Berries are one of the most commonly consumed sources of bioactive polyphenols and these compounds may exert protective effects against initiation of colorectal cancer (CRC) by reducing DNA damage. The inverse correlation between fruit and vegetable consumption and the incidence of CRC is well established, hence the role of berry derived bioactive phytochemicals in promotion of gut health is of interest. Ileostomy studies provide a unique insight into food digestion, allowing identification of physiologically relevant dietary phytochemicals and their metabolites. Here, we hypothesised that physiologically relevant levels of Italian wild strawberry metabolites exiting the ileum would be both bioavailable and would in turn exert positive effects on gut health markers.

Five ileostomists completed a wild strawberry feeding study (11/NI/0112), ileal fluid was collected pre (0 h) and post (8 h) consumption of strawberries (225 g) and assessed for phytochemical composition by LCMSn. We simulated the interaction of the ileal fluids with colonic microbiota over a 24 h period (0, 5,10, 24 hr) using in vitro gut fermenter models. Nutri-kinetic analysis using LCMSn demonstrated significant increases in the concentration of gut microbiota-mediated polyphenolic metabolites over time, including 3-(4hydroxyphenyl) propionic acid, 3-(3-hydroxyphenyl) propanoic acid, hydroxybenzoic acid and urolithin A. While changes in the bacterial composition of the gut fermenter model(s) were monitored using fluorescent in situ hybridisation analysis (FISH) with validated probes for Total bacteria, Bifidobacterium genus, Clostridium histolyticum/perfringens group, Faecalibacterium prausnitzii, Eubacterium rectale group, Bacteroides, Lactobacilli and Enterobacteria; limited changes were observed.

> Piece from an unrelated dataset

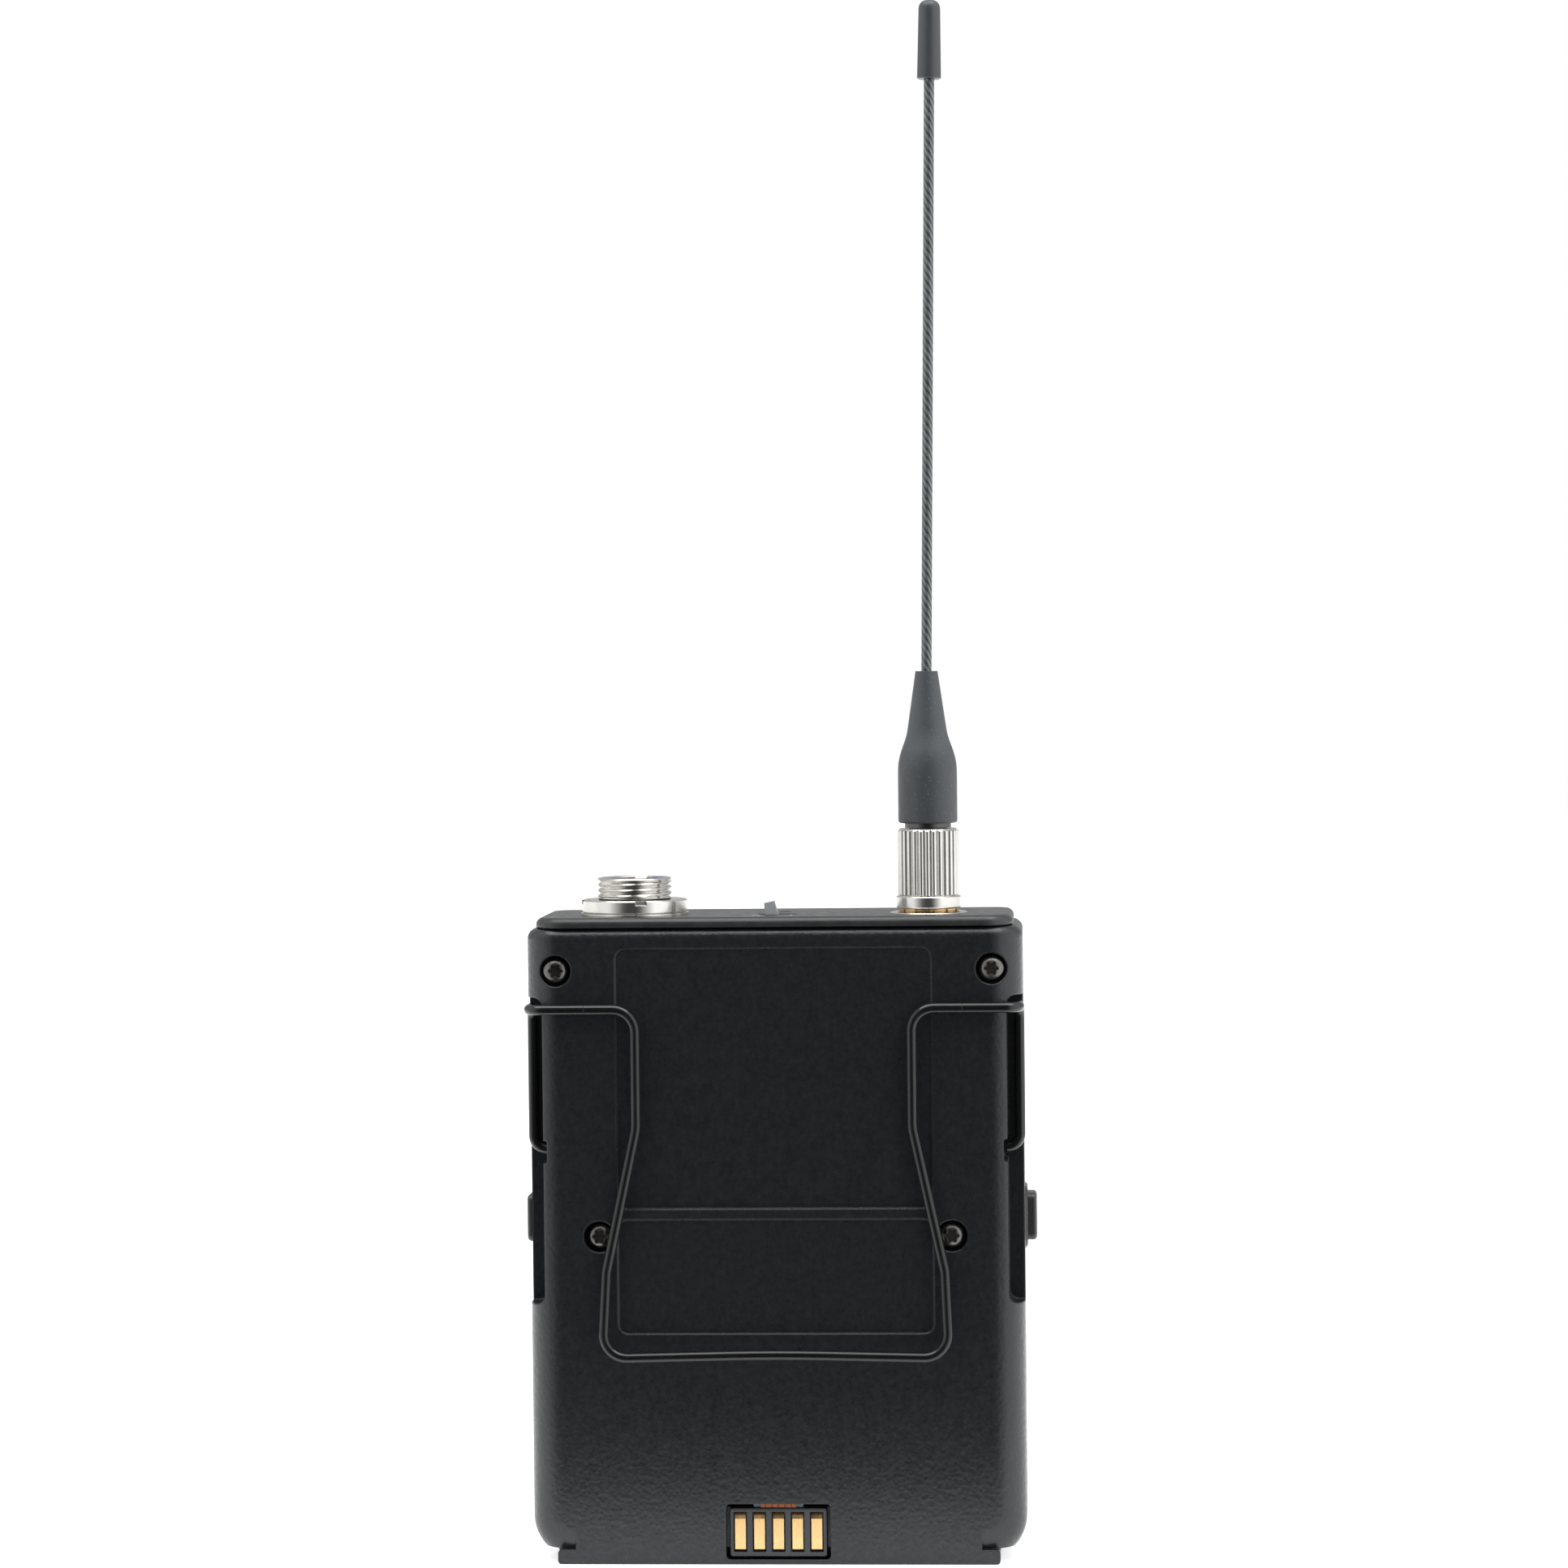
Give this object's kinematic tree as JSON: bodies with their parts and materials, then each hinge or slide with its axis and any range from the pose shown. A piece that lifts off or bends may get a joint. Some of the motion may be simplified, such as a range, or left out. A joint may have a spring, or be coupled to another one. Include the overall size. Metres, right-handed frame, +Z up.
{
  "type": "wireless bodypack transmitter",
  "caption": "Body-worn wireless microphone transmitter: textured black case, wire belt clip, threaded input socket, screw-on whip antenna, toggle, hinged battery door.",
  "frame": {"origin": "middle of the flat bottom that the pack stands on", "axes": "+Z up along the antenna, -Y out of the back with the belt clip, +X to the right when looking at the back"},
  "size_m": [0.0692, 0.0267, 0.2077],
  "materials": {
    "case_black": "die-cast shell, black fine-textured powder coat",
    "cap_black": "black moulded plate, fine texture, slight gloss at grazing view",
    "screw_black": "black zinc, satin",
    "clip_wire": "black satin coating on spring wire",
    "nickel": "bright nickel plating",
    "dark_nickel": "dark nickel plating",
    "gold": "gold plating",
    "insulator_blue": "blue moulded insulator",
    "ptfe": "white PTFE",
    "boot_rubber": "dark grey moulded rubber with a fine grain",
    "whip_jacket": "twisted steel strands in a dark translucent jacket",
    "tip_plastic": "dark grey satin moulding",
    "lever_grey": "light grey moulding",
    "switch_black": "black moulding",
    "light_pipe": "smoked clear light pipe",
    "board_green": "green solder mask",
    "tin": "tinned sheet steel",
    "chip_black": "moulded chip packages",
    "display_dark": "liquid crystal panel, off",
    "window_glass": "clear hard-coated window",
    "infrared_dark": "dark red infrared window",
    "key_grey": "dark grey keys",
    "tray_black": "black moulded tray",
    "battery_wrap": "grey battery case",
    "spring_steel": "bare spring steel",
    "foam": "black foam",
    "latch_black": "satin black moulding",
    "block_black": "dark grey moulding",
    "flex_amber": "amber polyimide flex",
    "stiffener_blue": "blue-grey stiffener"
  },
  "bodies": {
    "housing": {"rear_shell": "case_black", "front_shell": "case_black", "top_plate": "cap_black", "case_screws": "screw_black", "clip_arm_left": "clip_wire", "clip_arm_right": "clip_wire", "input_barrel": "nickel", "input_ring_nut": "nickel", "input_washer": "nickel", "input_insulator": "insulator_blue", "input_pins": "gold", "sma_jack_body": "gold", "sma_jack_insulator": "ptfe", "sma_jack_contact": "gold", "sma_washer": "nickel", "sma_lock_nut": "gold", "toggle_switch_body": "switch_black", "status_light_pipe": "light_pipe", "main_board": "board_green", "ui_board": "board_green", "shield_can": "tin", "board_chips": "chip_black", "display_module": "display_dark", "display_window": "window_glass", "infrared_window": "infrared_dark", "key_switches": "switch_black", "battery_tray": "tray_black", "battery_contacts": "gold", "battery_pack": "battery_wrap", "door_hinge_pin": "spring_steel", "latch_spring_left": "spring_steel", "latch_spring_right": "spring_steel", "charge_contact_block": "block_black", "charge_contacts": "gold", "charge_flex": "flex_amber", "flex_stiffener": "stiffener_blue"},
    "belt_clip": {"clip_loop": "clip_wire"},
    "power_toggle": {"toggle_lever": "lever_grey"},
    "battery_door": {"battery_door": "case_black", "door_pressure_pad": "foam"},
    "latch_left": {"latch_button_left": "latch_black"},
    "latch_right": {"latch_button_right": "latch_black"},
    "menu_key": {"key_menu": "key_grey"},
    "down_key": {"key_down": "key_grey"},
    "up_key": {"key_up": "key_grey"},
    "enter_key": {"key_enter": "key_grey"},
    "antenna": {"antenna_core": "dark_nickel", "antenna_plug_insulator": "ptfe", "antenna_plug_pin": "gold", "antenna_boot": "boot_rubber", "whip_lower": "whip_jacket"},
    "antenna_nut": {"antenna_grip_nut": "nickel"},
    "whip": {"whip_upper": "whip_jacket", "whip_tip_cap": "tip_plastic"}
  },
  "joints": [
    {"name": "belt_clip_flex", "type": "hinge", "parent": "housing", "child": "belt_clip", "pos_m": [0, -0.01235, 0.0739], "axis": [-1, 0, 0], "range_deg": [0, 15], "stiffness_Nm_per_rad": 0.3},
    {"name": "power_toggle_throw", "type": "hinge", "parent": "housing", "child": "power_toggle", "pos_m": [0.0003, -0.004, 0.082], "axis": [0, 1, 0], "range_deg": [0, 22]},
    {"name": "battery_door_hinge", "type": "hinge", "parent": "housing", "child": "battery_door", "pos_m": [0, 0.0097, 0.0048], "axis": [-1, 0, 0], "range_deg": [0, 90]},
    {"name": "latch_left_press", "type": "slide", "parent": "housing", "child": "latch_left", "axis": [1, 0, 0], "range_m": [0, 0.001], "stiffness_N_per_m": 400, "deforming": ["latch_spring_left"]},
    {"name": "latch_right_press", "type": "slide", "parent": "housing", "child": "latch_right", "axis": [-1, 0, 0], "range_m": [0, 0.001], "stiffness_N_per_m": 400, "deforming": ["latch_spring_right"]},
    {"name": "menu_key_press", "type": "slide", "parent": "housing", "child": "menu_key", "axis": [0, -1, 0], "range_m": [0, 0.0004], "stiffness_N_per_m": 300},
    {"name": "down_key_press", "type": "slide", "parent": "housing", "child": "down_key", "axis": [0, -1, 0], "range_m": [0, 0.0004], "stiffness_N_per_m": 300},
    {"name": "up_key_press", "type": "slide", "parent": "housing", "child": "up_key", "axis": [0, -1, 0], "range_m": [0, 0.0004], "stiffness_N_per_m": 300},
    {"name": "enter_key_press", "type": "slide", "parent": "housing", "child": "enter_key", "axis": [0, -1, 0], "range_m": [0, 0.0004], "stiffness_N_per_m": 300},
    {"name": "antenna_lift", "type": "slide", "parent": "housing", "child": "antenna", "axis": [0, 0, 1], "range_m": [0, 0.0046]},
    {"name": "antenna_nut_turn", "type": "hinge", "parent": "antenna", "child": "antenna_nut", "pos_m": [0.0205, -0.0025, 0.09], "axis": [0, 0, 1], "range_deg": [0, 2340]},
    {"name": "whip_bend", "type": "hinge", "parent": "antenna", "child": "whip", "pos_m": [0.02066, -0.0025, 0.13], "axis": [0, 1, 0], "range_deg": [-35, 35], "stiffness_Nm_per_rad": 0.05}
  ],
  "couplings": [
    {"joint": "antenna_lift", "follows": "antenna_nut_turn", "m_per_rad": 0.0001123}
  ]
}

Bioactivity of the post-berry consumption ileal fermentates was assessed on two colonocyte cell lines (HT29 and CCD841 CON (normal)) using the oxidative challenge COMET assay. Post-berry ileal fermentate (24 h) from all five ileostomists significantly (p < 0.01) decreased DNA damage (expressed as %Tail DNA) in both HT29 cells (~45%) and CCD841 cells (~25%) compared to untreated controls.

To conclude, strawberry phytochemicals were available for colonic fermentation following ileal digestion and human microbiota-mediated fermentation which subsequently increased overall levels of polyphenolic metabolites, the post berry fermentates were demonstrated to reduce DNA damage in colonocytes.